The White House on Feb. 20 designated Tren de Aragua, a Venezuelan gang, as an “international terrorist organization.”
President Donald Trump on March 15 invoked the Alien Enemies Act of 1798, which the Associated Press notes allows the U.S. to deport “noncitizens without any legal recourse.” Hernández is one of the lead plaintiffs in a lawsuit that seeks to force the U.S. to return those sent to El Salvador under the 18th century law.
The Immigrant Defenders Law Center says officials with U.S. Immigration and Customs Enforcement and U.S. Customs and Border Protection claimed Hernández is a Tren de Aragua member because of his tattoos. Hernández and hundreds of other Venezuelans who the Trump-Vance administration “forcibly removed” from the U.S. remain at El Salvador’s Terrorism Confinement Center, a maximum-security prison known by the Spanish acronym CECOT.
Homeland Security Secretary Kristi Noem earlier this month told gay U.S. Rep. Robert Garcia (D-Calif.) during a House Homeland Security Committee hearing that Hernández “is in El Salvador” and questions about his well-being “would be best made to the president and to the government of El Salvador.” Garcia, along with U.S. Reps. Maxwell Alejandro Frost (D-Fla.), Maxine Dexter (D-Ore.), and Yassamin Ansari (D-Ariz.), were unable to meet with Hernández last month when they traveled to the Central American country.

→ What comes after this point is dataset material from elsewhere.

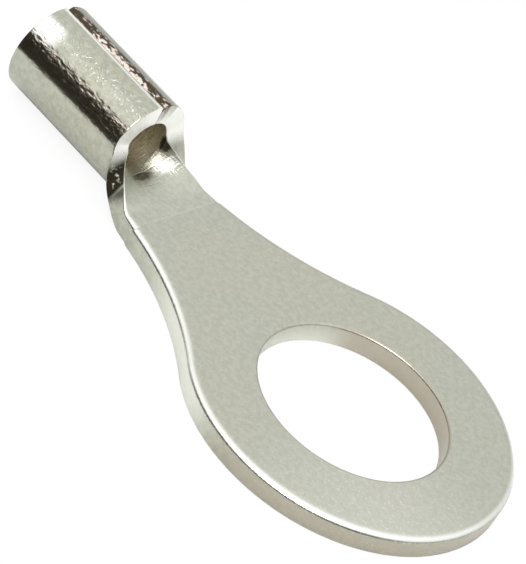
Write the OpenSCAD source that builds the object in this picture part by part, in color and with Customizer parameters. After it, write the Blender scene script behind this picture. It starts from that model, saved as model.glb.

“DHS is doing everything it can to erase the fact that Andry came to the United States seeking asylum and he was denied due process as required by our Constitution,” said Immigrant Defenders Law Center President Lindsay Toczylowski on Thursday in the press release her organization released. “We should all be incredibly alarmed at what has happened in Andry’s case. The idea that the government can disappear you because of your tattoos, and never even give you a day in court, should send a chill down the spine of every American. If this can happen to Andry, it can happen to any one of us.”
Toczylowski said the Immigrant Defenders Law Center will appeal Dixon’s decision to the Board of Immigration Appeals, which the Justice Department oversees.
The Immigrant Defenders Law Center, the Human Rights Campaign, and other groups on June 6 plan to hold a rally for Hernández outside the U.S. Supreme Court. Protesters in Venezuela have also called for his release.
“Having tattoos does not make you a delinquent,” reads one of the banners that protesters held.